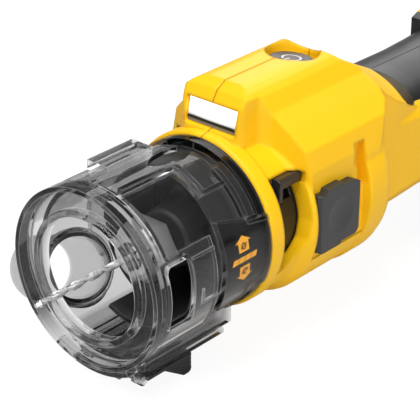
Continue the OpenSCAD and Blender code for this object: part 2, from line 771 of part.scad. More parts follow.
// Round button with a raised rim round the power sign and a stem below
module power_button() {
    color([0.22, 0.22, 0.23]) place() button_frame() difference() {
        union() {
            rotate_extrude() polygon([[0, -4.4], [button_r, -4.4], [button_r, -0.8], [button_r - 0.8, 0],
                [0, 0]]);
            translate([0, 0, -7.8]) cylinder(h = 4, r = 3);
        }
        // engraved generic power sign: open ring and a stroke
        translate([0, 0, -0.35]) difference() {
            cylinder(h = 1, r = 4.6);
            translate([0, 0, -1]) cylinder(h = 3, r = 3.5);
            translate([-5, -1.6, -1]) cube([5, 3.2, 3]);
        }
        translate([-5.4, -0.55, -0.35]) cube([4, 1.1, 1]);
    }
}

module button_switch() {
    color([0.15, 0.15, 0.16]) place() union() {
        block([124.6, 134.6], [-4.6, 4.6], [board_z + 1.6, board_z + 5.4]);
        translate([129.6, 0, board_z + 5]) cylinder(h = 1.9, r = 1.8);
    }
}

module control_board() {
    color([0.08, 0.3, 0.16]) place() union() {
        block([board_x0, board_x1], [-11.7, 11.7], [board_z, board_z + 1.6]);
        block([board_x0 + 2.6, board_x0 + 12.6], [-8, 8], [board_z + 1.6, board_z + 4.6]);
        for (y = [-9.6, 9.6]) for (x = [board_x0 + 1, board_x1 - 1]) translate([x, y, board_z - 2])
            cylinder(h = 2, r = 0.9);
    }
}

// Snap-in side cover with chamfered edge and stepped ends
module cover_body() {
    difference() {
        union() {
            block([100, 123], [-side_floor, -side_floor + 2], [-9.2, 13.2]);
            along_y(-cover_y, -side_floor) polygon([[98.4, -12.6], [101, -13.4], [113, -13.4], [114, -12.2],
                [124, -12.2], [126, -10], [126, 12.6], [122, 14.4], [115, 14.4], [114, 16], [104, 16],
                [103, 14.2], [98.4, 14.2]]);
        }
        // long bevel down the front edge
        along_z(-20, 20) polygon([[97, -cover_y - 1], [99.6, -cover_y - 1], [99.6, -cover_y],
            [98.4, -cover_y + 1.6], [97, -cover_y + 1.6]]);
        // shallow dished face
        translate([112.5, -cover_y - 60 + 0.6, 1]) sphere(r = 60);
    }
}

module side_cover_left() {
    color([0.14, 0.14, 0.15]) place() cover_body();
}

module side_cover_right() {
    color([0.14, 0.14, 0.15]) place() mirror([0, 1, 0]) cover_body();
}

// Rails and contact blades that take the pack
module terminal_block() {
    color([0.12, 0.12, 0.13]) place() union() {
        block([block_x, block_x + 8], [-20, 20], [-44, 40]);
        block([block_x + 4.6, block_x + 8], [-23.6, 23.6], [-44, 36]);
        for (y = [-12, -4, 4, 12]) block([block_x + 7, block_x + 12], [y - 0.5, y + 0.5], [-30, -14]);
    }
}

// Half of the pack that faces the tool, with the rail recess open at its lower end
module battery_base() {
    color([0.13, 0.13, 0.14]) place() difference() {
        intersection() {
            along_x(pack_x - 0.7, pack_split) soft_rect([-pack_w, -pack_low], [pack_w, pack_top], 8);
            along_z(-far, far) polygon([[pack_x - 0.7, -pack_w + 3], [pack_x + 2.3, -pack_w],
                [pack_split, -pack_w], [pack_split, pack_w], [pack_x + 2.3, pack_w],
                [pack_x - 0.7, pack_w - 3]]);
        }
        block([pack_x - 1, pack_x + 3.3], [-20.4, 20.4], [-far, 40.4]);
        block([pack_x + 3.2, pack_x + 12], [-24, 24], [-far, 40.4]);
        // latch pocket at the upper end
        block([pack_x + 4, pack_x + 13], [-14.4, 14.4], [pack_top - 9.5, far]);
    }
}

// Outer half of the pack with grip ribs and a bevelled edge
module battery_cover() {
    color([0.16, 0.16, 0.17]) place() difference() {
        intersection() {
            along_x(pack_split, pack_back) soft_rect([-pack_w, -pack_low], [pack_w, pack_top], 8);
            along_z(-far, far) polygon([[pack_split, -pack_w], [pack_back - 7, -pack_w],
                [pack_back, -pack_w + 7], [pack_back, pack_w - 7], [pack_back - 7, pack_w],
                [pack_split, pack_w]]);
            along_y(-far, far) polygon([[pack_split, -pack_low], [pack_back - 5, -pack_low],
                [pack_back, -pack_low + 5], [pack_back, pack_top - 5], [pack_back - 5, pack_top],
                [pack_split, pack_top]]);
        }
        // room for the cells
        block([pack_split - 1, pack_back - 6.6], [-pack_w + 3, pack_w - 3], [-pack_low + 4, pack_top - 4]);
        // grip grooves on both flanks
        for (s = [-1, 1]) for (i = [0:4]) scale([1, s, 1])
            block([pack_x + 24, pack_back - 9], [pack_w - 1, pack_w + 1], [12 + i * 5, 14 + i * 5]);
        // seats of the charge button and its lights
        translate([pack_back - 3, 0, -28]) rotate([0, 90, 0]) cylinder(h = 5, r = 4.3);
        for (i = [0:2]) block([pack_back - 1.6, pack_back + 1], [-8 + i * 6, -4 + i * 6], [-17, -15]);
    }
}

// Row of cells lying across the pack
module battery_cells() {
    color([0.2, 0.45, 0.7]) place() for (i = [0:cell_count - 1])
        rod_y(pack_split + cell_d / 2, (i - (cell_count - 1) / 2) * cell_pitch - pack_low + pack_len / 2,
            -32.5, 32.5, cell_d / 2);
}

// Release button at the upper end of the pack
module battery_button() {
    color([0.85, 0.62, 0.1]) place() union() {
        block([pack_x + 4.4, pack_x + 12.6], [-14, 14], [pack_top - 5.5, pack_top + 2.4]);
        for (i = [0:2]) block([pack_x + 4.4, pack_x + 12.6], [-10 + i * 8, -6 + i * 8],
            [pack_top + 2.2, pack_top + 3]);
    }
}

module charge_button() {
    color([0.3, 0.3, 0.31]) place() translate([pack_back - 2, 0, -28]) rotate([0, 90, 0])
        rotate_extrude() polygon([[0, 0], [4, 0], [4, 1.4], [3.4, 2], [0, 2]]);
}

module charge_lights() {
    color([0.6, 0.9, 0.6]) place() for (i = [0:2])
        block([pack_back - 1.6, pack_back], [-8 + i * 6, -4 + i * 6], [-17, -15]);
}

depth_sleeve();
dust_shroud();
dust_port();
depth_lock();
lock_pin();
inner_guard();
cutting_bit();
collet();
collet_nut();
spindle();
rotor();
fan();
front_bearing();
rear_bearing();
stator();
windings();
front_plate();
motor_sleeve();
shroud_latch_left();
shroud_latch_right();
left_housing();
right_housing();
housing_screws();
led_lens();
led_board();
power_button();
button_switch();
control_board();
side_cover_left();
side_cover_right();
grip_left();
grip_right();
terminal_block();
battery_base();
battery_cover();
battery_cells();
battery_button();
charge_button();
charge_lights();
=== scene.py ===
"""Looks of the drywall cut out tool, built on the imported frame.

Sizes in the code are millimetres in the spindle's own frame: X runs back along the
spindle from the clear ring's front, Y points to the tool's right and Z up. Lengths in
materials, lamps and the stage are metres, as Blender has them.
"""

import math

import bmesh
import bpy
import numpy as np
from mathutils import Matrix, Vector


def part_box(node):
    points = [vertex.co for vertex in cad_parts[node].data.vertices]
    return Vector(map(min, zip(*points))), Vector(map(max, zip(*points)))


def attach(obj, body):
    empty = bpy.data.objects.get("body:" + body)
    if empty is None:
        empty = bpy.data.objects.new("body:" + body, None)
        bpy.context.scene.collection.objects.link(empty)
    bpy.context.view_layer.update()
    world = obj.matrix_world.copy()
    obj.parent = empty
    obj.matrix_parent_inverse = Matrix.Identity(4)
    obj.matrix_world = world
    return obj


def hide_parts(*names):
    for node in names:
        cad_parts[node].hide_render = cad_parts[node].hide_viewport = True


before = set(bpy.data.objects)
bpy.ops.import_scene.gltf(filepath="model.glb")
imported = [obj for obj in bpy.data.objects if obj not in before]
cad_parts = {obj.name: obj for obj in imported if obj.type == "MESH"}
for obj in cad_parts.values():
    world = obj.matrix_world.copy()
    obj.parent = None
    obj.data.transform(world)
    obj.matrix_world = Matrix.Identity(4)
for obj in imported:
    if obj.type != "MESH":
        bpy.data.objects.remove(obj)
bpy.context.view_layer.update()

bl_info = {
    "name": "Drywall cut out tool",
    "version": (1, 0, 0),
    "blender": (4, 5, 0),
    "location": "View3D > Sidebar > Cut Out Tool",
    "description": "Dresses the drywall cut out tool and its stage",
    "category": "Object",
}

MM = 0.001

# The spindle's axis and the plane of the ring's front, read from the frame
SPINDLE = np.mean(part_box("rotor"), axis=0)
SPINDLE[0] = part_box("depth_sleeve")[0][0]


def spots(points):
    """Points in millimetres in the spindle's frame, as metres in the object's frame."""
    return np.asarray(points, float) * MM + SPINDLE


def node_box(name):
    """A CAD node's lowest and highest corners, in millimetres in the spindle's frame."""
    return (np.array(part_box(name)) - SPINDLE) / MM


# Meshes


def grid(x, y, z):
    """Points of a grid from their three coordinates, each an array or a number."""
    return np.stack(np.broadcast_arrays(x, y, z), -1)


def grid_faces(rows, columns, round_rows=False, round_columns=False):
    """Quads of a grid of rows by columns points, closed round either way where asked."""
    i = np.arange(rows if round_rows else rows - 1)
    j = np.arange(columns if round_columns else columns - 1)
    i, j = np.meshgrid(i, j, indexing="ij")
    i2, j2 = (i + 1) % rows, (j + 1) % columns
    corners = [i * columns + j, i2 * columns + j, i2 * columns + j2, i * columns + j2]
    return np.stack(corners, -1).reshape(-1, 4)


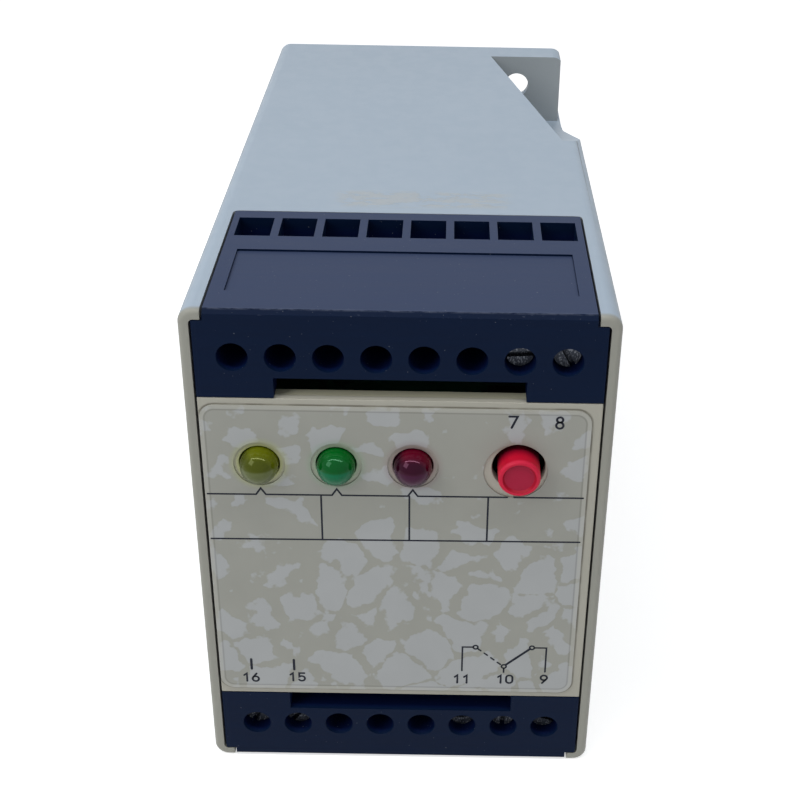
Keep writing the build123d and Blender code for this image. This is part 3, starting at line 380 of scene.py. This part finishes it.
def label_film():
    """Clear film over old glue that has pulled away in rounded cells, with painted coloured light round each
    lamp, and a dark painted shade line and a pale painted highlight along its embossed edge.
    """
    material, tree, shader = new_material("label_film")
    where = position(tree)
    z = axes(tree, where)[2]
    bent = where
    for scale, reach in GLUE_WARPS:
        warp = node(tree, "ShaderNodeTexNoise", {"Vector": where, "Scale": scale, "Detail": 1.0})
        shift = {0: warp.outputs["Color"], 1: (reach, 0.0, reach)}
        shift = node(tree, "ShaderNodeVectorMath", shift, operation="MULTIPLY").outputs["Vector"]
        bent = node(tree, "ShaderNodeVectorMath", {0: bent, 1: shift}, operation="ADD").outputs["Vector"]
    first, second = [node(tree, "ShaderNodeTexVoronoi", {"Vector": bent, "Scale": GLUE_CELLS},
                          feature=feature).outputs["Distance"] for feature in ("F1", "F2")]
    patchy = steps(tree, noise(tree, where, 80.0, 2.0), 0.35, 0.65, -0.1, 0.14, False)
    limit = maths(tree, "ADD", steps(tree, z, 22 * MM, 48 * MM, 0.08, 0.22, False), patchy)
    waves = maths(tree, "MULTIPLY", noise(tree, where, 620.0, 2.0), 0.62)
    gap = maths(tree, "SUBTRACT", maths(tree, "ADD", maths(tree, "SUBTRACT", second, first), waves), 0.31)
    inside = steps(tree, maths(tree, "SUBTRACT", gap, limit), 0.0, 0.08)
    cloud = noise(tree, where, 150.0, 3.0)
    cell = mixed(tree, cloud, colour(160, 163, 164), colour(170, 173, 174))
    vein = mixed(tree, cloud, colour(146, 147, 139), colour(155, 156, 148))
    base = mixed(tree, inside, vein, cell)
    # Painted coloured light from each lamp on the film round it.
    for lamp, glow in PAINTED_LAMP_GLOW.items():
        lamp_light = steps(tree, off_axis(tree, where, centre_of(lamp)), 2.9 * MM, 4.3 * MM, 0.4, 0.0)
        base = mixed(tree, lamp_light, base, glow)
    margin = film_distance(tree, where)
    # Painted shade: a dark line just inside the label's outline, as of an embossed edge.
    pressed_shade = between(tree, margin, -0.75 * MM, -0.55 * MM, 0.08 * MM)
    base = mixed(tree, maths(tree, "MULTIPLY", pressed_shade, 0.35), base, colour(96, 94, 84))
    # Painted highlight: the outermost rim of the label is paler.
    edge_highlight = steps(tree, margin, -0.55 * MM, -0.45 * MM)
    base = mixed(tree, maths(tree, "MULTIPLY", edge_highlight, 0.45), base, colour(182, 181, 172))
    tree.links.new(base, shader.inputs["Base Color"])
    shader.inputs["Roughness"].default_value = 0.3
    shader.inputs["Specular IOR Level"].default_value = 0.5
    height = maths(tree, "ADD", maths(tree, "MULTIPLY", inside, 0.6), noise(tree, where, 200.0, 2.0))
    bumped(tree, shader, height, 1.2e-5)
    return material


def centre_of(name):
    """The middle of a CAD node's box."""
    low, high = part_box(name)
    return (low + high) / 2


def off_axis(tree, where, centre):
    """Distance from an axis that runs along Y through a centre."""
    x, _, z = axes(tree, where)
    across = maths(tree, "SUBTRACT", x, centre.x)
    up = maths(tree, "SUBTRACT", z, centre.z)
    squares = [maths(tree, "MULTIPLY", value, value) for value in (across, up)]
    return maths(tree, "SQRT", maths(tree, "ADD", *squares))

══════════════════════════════

PROBLEM REQUIREMENTS> Select every line in the records above that contains the word "update".

ANSWER FOR THIS EXERCISE>
    bpy.context.view_layer.update()
bpy.context.view_layer.update()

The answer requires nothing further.